Petani tidak begitu gusar mengenai harga, karena permintaan tetap tinggi oleh
para pengumpul hingga exportir. Jika petani menyanggupi standar kualitas dan permintaan volume produksi kakao, maka petani
akan memiliki nilai tawar dalam menentukan harga kakao.
Pesan Bagi
Semua pihak
Cerita dari Desa Bambarini, juga mungkin di
Desa-desa lain di Kab. Donggala, tentu tidak hanya terjadi dalam lingkup kecil
berskala desa. Dari penelitian KPPOD di empat daerah sentra penghasil kakao
(Sikka dan Majene, 2013 maupun Donggala dan Ende, 2015) menunjukkan permasalahan
yang hampir serupa. Hama PBK dan VSD benar-benar menggerus harapan petani
terhadap masa depan kakao. Pada sisi lain jika kita lihat, baik Desa Bambarini maupun desa penghasil kakao
lainnya seperti di NTT, Sulsel, Sulteng, dll terdapat beragam intervensi program
dari berbagai aktor: Lembaga keuangan international, pemerintah/pemda,
universitas, korporasi multinasional hingga lembaga swadaya masyarakat (LSM).
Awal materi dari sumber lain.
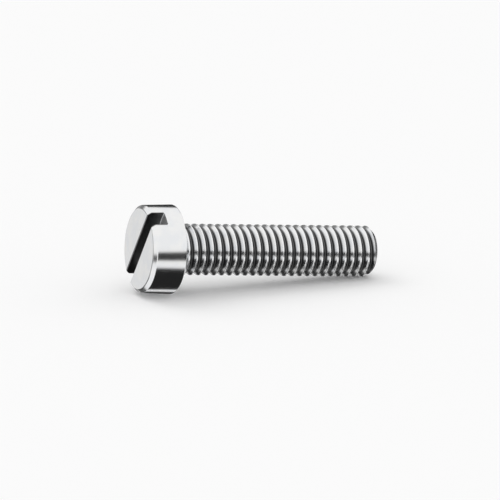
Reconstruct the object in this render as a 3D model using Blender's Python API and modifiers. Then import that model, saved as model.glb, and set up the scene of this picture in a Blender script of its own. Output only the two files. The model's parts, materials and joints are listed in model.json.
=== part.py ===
"""A slotted cheese head screw, M5 x 20, cold formed from one blank with a rolled thread.

It is modelled upright about the Z axis, with the bearing face of its head at z = 0, the head
above and the shank below. An empty then lays it on its side, as it would come to rest: on the
rim of its head and on the last full crest of its thread, with the head towards -X.
"""

import math

import bmesh
import bpy
from mathutils import Matrix, Vector

MM = 0.001

# Shank and thread, right-handed, with the crest, flanks and root of the ISO metric profile
THREAD_DIAMETER = 4.9 * MM
PITCH = 0.8 * MM
SHANK_LENGTH = 20.4 * MM
FLANK_ANGLE = math.radians(30.0)
TIP_ANGLE = math.radians(45.0)
TIP_RELIEF = 0.02 * MM

# Between the head and the first full thread
FILLET_RADIUS = 0.2 * MM
NECK_LENGTH = 0.25 * MM
RUNOUT_LENGTH = 0.7 * MM

# Head and slot
HEAD_DIAMETER = 8.5 * MM
HEAD_HEIGHT = 3.3 * MM
HEAD_TAPER = math.radians(1.5)
FACE_ROUNDING = 0.3 * MM
BEARING_ROUNDING = 0.1 * MM
SLOT_WIDTH = 1.5 * MM
SLOT_DEPTH = 1.6 * MM
SLOT_TURN = math.radians(-34.0)

# Facets: an odd number of the head's go to each of the thread's, so that their corners line up
THREAD_STEPS = 28
HEAD_STEPS = 3 * THREAD_STEPS
ROOT_STEPS = 2
FACE_ROUNDING_STEPS = 3
BEARING_ROUNDING_STEPS = 1
FILLET_STEPS = 2

# How far a cutter or a joined blank reaches past the surface that it crosses
OVERREACH = 0.3 * MM
MERGE_DISTANCE = 0.001 * MM
SHARP_ANGLE = math.radians(25.0)

# Thread profile, in the proportions of the sharp triangle that it is cut from
TRIANGLE_HEIGHT = PITCH / 2.0 / math.tan(FLANK_ANGLE)
CREST_WIDTH = PITCH / 8.0
ROOT_RADIUS = TRIANGLE_HEIGHT / 6.0
ROOT_DEPTH = TRIANGLE_HEIGHT * 17.0 / 24.0
PITCH_DEPTH = TRIANGLE_HEIGHT * 3.0 / 8.0

CREST_RADIUS = THREAD_DIAMETER / 2.0
ROOT_BOTTOM_RADIUS = CREST_RADIUS - ROOT_DEPTH
NECK_RADIUS = CREST_RADIUS - PITCH_DEPTH
TIP_RADIUS = ROOT_BOTTOM_RADIUS - TIP_RELIEF


def clear_scene():
    for obj in list(bpy.data.objects):
        bpy.data.objects.remove(obj, do_unlink=True)


def new_collection(name):
    collection = bpy.data.collections.new(name)
    bpy.context.scene.collection.children.link(collection)
    return collection


def arc(centre, radius, start, end, steps):
    """Points (radius, height) along an arc in the plane of a profile."""
    angles = [start + (end - start) * step / steps for step in range(steps + 1)]
    return [(centre[0] + radius * math.cos(a), centre[1] + radius * math.sin(a)) for a in angles]


def profile_mesh(name, points):
    """An open chain of edges in the XZ plane, from its top to its bottom."""
    mesh = bpy.data.meshes.new(name)
    drawing = bmesh.new()
    corners = [drawing.verts.new((radius, 0.0, height)) for radius, height in points]
    for upper, lower in zip(corners, corners[1:]):
        drawing.edges.new((upper, lower))
    drawing.to_mesh(mesh)
    drawing.free()
    return mesh


def weld(obj):
    """Merge corners that a sweep or a cut leaves on one spot."""
    modifier = obj.modifiers.new("Weld", "WELD")
    modifier.merge_threshold = MERGE_DISTANCE


def swept(name, points, steps, rise=0.0, turns=1):
    """A mesh of a profile swept about Z, with a facet centred on each axis of X and Y."""
    sweep = bpy.data.objects.new(name, profile_mesh(name, points))
    bpy.context.scene.collection.objects.link(sweep)
    screw = sweep.modifiers.new("Sweep", "SCREW")
    screw.axis = "Z"
    screw.steps = steps
    screw.render_steps = steps
    screw.screw_offset = rise
    screw.iterations = turns
    weld(sweep)
    depsgraph = bpy.context.evaluated_depsgraph_get()
    mesh = bpy.data.meshes.new_from_object(sweep.evaluated_get(depsgraph))
    mesh.transform(Matrix.Rotation(math.pi / steps, 4, "Z"))
    bpy.data.objects.remove(sweep, do_unlink=True)
    return mesh


def thread_profile(top):
    """One pitch of the thread: crest, flank, rounded root and flank."""
    root_centre = (ROOT_BOTTOM_RADIUS + ROOT_RADIUS, top - CREST_WIDTH / 2.0 - PITCH / 2.0)
    root_half = math.pi / 2.0 - FLANK_ANGLE
    root = arc(root_centre, ROOT_RADIUS, math.pi - root_half, math.pi + root_half, ROOT_STEPS)
    crest = [(CREST_RADIUS, top), (CREST_RADIUS, top - CREST_WIDTH)]
    return crest + root + [(CREST_RADIUS, top - PITCH)]


def close_with_points(mesh, bottom, top):
    """Draw the open rim at each end of a helical skin to a point on the axis."""
    skin = bmesh.new()
    skin.from_mesh(mesh)
    middle = (bottom + top) / 2.0
    rims = [edge for edge in skin.edges if edge.is_boundary]
    for height, above in ((bottom, False), (top, True)):
        rim = [edge for edge in rims if (edge.verts[0].co.z > middle) == above]
        drawn = bmesh.ops.extrude_edge_only(skin, edges=rim)["geom"]
        ends = [item for item in drawn if isinstance(item, bmesh.types.BMVert)]
        bmesh.ops.pointmerge(skin, verts=ends, merge_co=Vector((0.0, 0.0, height)))
    bmesh.ops.recalc_face_normals(skin, faces=skin.faces)
    skin.to_mesh(mesh)
    skin.free()


def threaded_rod():
    """A full thread from below the tip to inside the head, to be trimmed at both ends."""
    lowest = -SHANK_LENGTH - OVERREACH
    turns = math.ceil((SHANK_LENGTH + 2.0 * OVERREACH) / PITCH) + 1
    mesh = swept("threaded_rod", thread_profile(lowest), THREAD_STEPS, PITCH, turns)
    close_with_points(mesh, lowest - 2.0 * PITCH, lowest + (turns + 2) * PITCH)
    return mesh


def shank_envelope():
    """What the thread keeps: its ridge rises below the fillet and ends in the tip's chamfer."""
    first_full = -NECK_LENGTH - RUNOUT_LENGTH
    rise = (CREST_RADIUS - NECK_RADIUS) / (-FILLET_RADIUS - first_full)
    clear_radius = CREST_RADIUS + OVERREACH
    chamfer = (clear_radius - TIP_RADIUS) / math.tan(TIP_ANGLE)
    points = [
        (0.0, OVERREACH),
        (NECK_RADIUS - rise * (OVERREACH + FILLET_RADIUS), OVERREACH),
        (clear_radius, first_full - OVERREACH / rise),
        (clear_radius, -SHANK_LENGTH + chamfer),
        (TIP_RADIUS, -SHANK_LENGTH),
        (0.0, -SHANK_LENGTH),
    ]
    return swept("shank_envelope", points, THREAD_STEPS)


def head_blank():
    """The head with its rounded edges, the fillet under it, and the neck, whose end is a cone
    that fills the thread's groove less and less.
    """
    rim_radius = HEAD_DIAMETER / 2.0
    taper = math.tan(HEAD_TAPER)
    face_centre = (
        rim_radius - taper * (HEAD_HEIGHT - FACE_ROUNDING) - FACE_ROUNDING,
        HEAD_HEIGHT - FACE_ROUNDING,
    )
    bearing_centre = (rim_radius - BEARING_ROUNDING, BEARING_ROUNDING)
    fillet_centre = (NECK_RADIUS + FILLET_RADIUS, -FILLET_RADIUS)
    quarter = math.pi / 2.0
    fade = (NECK_RADIUS - ROOT_BOTTOM_RADIUS) / RUNOUT_LENGTH
    points = (
        [(0.0, HEAD_HEIGHT)]
        + arc(face_centre, FACE_ROUNDING, quarter, 0.0, FACE_ROUNDING_STEPS)
        + arc(bearing_centre, BEARING_ROUNDING, 0.0, -quarter, BEARING_ROUNDING_STEPS)
        + arc(fillet_centre, FILLET_RADIUS, quarter, 2.0 * quarter, FILLET_STEPS)
        + [(NECK_RADIUS, -NECK_LENGTH)]
        + [(0.0, -NECK_LENGTH - NECK_RADIUS / fade)]
    )
    return swept("head_blank", points, HEAD_STEPS)


def slot_box():
    """A saw cut across the face of the head."""
    depth = SLOT_DEPTH + OVERREACH
    box = bmesh.new()
    size = Matrix.Diagonal((HEAD_DIAMETER + 2.0 * OVERREACH, SLOT_WIDTH, depth, 1.0))
    place = Matrix.Translation((0.0, 0.0, HEAD_HEIGHT - SLOT_DEPTH + depth / 2.0))
    turn = Matrix.Rotation(SLOT_TURN, 4, "Z")
    bmesh.ops.create_cube(box, size=1.0, matrix=turn @ place @ size)
    mesh = bpy.data.meshes.new("slot_box")
    box.to_mesh(mesh)
    box.free()
    return mesh


def add_object(mesh, collection, holder, smooth=True):
    if smooth:
        mesh.shade_smooth()
        mesh.set_sharp_from_angle(angle=SHARP_ANGLE)
    obj = bpy.data.objects.new(mesh.name, mesh)
    collection.objects.link(obj)
    obj.parent = holder
    return obj


def add_guide(mesh, collection, holder, smooth=True):
    """A blank or cutter that shapes the screw and isn't a piece of its own."""
    guide = add_object(mesh, collection, holder, smooth)
    guide.hide_render = True
    guide.display_type = "WIRE"
    return guide


def shape_with(obj, guide, operation):
    boolean = obj.modifiers.new(guide.name, "BOOLEAN")
    boolean.object = guide
    boolean.operation = operation
    boolean.solver = "EXACT"


def zinc_plated_steel():
    material = bpy.data.materials.new("zinc_plated_steel")
    material.use_nodes = True
    shader = material.node_tree.nodes["Principled BSDF"]
    shader.inputs["Base Color"].default_value = (0.71, 0.73, 0.75, 1.0)
    shader.inputs["Metallic"].default_value = 1.0
    shader.inputs["Roughness"].default_value = 0.22
    return material


def evaluated_corners(obj):
    depsgraph = bpy.context.evaluated_depsgraph_get()
    evaluated = obj.evaluated_get(depsgraph)
    return [evaluated.matrix_world @ vertex.co for vertex in evaluated.data.vertices]


def lay_down(screw, holder):
    """Tip the upright screw onto its side, with the X side of its blank upwards."""
    corners = evaluated_corners(screw)
    rim = min(corners, key=lambda corner: (round(corner.x, 7), corner.z))
    shank = [corner for corner in corners if corner.z < -NECK_LENGTH]
    tilt = min(math.atan2(corner.x - rim.x, rim.z - corner.z) for corner in shank)
    holder.rotation_euler = (0.0, tilt - math.pi / 2.0, 0.0)
    bpy.context.view_layer.update()
    corners = evaluated_corners(screw)
    lows = [min(corner[axis] for corner in corners) for axis in range(3)]
    highs = [max(corner[axis] for corner in corners) for axis in range(3)]
    middle = [(low + high) / 2.0 for low, high in zip(lows, highs)]
    holder.location = (-middle[0], -middle[1], -lows[2])


def build():
    clear_scene()
    parts = new_collection("cheese_head_screw")
    guides = new_collection("blanks_and_cutters")
    holder = bpy.data.objects.new("lying_axis", None)
    parts.objects.link(holder)

    mesh = threaded_rod()
    mesh.name = "cheese_head_screw"
    mesh.materials.append(zinc_plated_steel())
    screw = add_object(mesh, parts, holder)
    shape_with(screw, add_guide(shank_envelope(), guides, holder), "INTERSECT")
    shape_with(screw, add_guide(head_blank(), guides, holder), "UNION")
    shape_with(screw, add_guide(slot_box(), guides, holder, smooth=False), "DIFFERENCE")
    weld(screw)
    bpy.context.view_layer.update()
    lay_down(screw, holder)


build()
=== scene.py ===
"""The finished look of a slotted cheese head screw: its rolled thread, its bright plating and the studio."""

import json
import math

import bpy
from mathutils import Matrix, Vector


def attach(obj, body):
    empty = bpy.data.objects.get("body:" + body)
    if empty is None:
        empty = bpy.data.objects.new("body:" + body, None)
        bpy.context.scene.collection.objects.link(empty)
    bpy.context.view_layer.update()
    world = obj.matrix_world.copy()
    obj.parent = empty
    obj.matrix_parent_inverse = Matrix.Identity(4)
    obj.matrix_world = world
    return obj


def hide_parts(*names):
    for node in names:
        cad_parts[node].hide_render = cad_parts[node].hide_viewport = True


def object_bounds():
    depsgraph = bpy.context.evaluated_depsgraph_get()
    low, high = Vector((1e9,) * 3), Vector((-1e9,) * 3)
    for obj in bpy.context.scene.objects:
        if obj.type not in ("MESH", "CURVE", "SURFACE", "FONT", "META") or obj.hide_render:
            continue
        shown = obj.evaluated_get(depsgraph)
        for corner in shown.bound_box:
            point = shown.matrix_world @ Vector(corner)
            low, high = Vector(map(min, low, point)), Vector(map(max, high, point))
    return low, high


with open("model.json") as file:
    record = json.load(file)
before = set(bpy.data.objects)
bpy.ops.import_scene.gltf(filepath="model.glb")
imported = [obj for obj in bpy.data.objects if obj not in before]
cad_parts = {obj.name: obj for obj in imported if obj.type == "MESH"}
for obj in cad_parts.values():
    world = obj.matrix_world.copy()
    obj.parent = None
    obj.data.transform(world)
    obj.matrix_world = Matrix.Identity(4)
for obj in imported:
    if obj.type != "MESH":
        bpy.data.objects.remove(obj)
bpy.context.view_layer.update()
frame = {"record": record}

MM = 0.001

# Where the screw lies: its mounts stand on its axis, or on the plane of its bearing face
mounts = {mount["name"]: mount for mount in frame["record"]["mounts"]}
TIP = Vector(mounts["tip_face"]["pos_m"])
SLOT_FLOOR = Vector(mounts["slot_floor"]["pos_m"])
UP_THE_SCREW = (SLOT_FLOOR - TIP).normalized()
BEARING = TIP + UP_THE_SCREW * (Vector(mounts["bearing_face"]["pos_m"]) - TIP).dot(UP_THE_SCREW)
SHANK_LENGTH = (BEARING - TIP).length
SLOT_FLOOR_HEIGHT = (SLOT_FLOOR - BEARING).length

# Sizes of the solid
THREAD_DIAMETER = 4.9 * MM
PITCH = 0.8 * MM
THREAD_FACETS = 28
FLANK_ANGLE = math.radians(30.0)
TIP_ANGLE = math.radians(45.0)
TIP_RELIEF = 0.02 * MM
FILLET_RADIUS = 0.2 * MM
NECK_LENGTH = 0.25 * MM
RUNOUT_LENGTH = 0.7 * MM
HEAD_DIAMETER = 8.5 * MM
HEAD_HEIGHT = 3.3 * MM
HEAD_TAPER = math.radians(1.5)
BEARING_ROUNDING = 0.1 * MM
SLOT_WIDTH = 1.5 * MM
SLOT_TURN = math.radians(-34.0)

# Edges in a finer form than the solid's
FACE_CHAMFER = 0.34 * MM
CHAMFER_EDGE = 0.18 * MM
CREST_ROUNDING = 0.05 * MM
TIP_ROUNDING = 0.12 * MM
SLOT_EDGE = 0.1 * MM
SLOT_EDGE_TURN = math.radians(70.0)
SLOT_CORNER = 0.08 * MM

# How far a cutter or a joined blank reaches past the surface that it crosses
OVERREACH = 0.3 * MM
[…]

Semuanya
bertekad dalam ikhtiar meningkatkan produktivitas kakao. Namun intervensi ini
nampaknya menjadikan petani sebagai objek kajian atau objek proyek semata. Masih
tak terlihat implikasi semua inisiatif itu terhadap peningkatan kesejahteran petani.
Petani hanya akan tetap menjadi petani yang mencangkul dikebunnya, dengan atau
tanpa harapan akan suatu perubahan berarti.
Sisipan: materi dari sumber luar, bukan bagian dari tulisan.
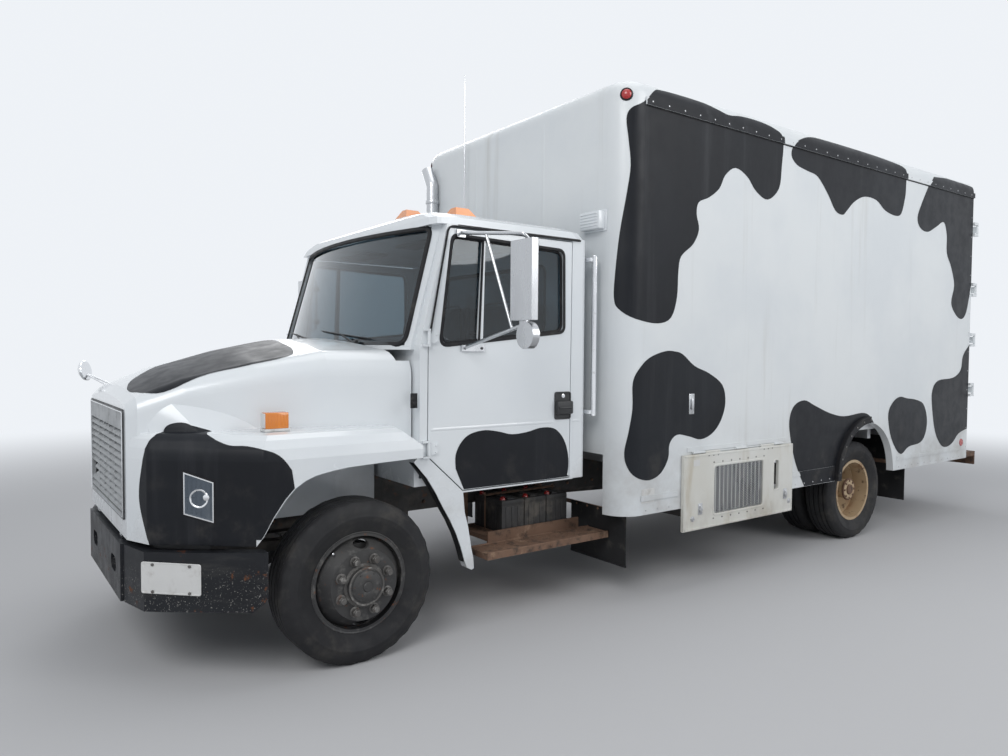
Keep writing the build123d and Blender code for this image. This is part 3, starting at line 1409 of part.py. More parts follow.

Ada petani yang sudah putus asa, ada petani yang
masih menggenggam asa. Lalu, siapa yang harus menjaga asa para petani jika
keinginan mensejahterakan petani dan meningkatkan produktivitas kakao adalah
keinginan kita semua? Masih bisakah kita berharap pada Negara? Tentu, harapan ini harus dijaga
oleh Pemerintah mulai dari Jakarta hingga satuan birokrasi terkecil (street level bureaucracy) di tingkat desa. Pemerintah memiliki kewenangan, maka
intervensi terbaik tentunya harus datang dari inisiatif pemerintah.
Jika dilihat dari gambaran yang lebih besar,
komoditas kakao merupakan salah satu penyeimbang pendapatan terbesar yang dapat
dicapai oleh Indonesia setelah sawit dan karet. Luas kebun kakao mencapai
914.051 ha dimana 87,4% dikelola oleh petani kecil, 6,9% dikuasai oleh BUMN dan
6,6% oleh swasta. Data ini menunjukkan bahwa perkebunan kakao memberikan
kesempatan kerja, mata pencarian yang dapat diandalkan dan sebagai sumber pendapatan bagi 900.000 petani kecil yang hidup di belahan timur
Indonesia. Pemerintah dengan kewenangan dan instrumen fiskalnya bisa
melakukan intervensi untuk keberlanjutan kakao melaui kebijakan pro petani dan
kelembagaan yang membantu petani untuk tumbuh atau bekerja produktif.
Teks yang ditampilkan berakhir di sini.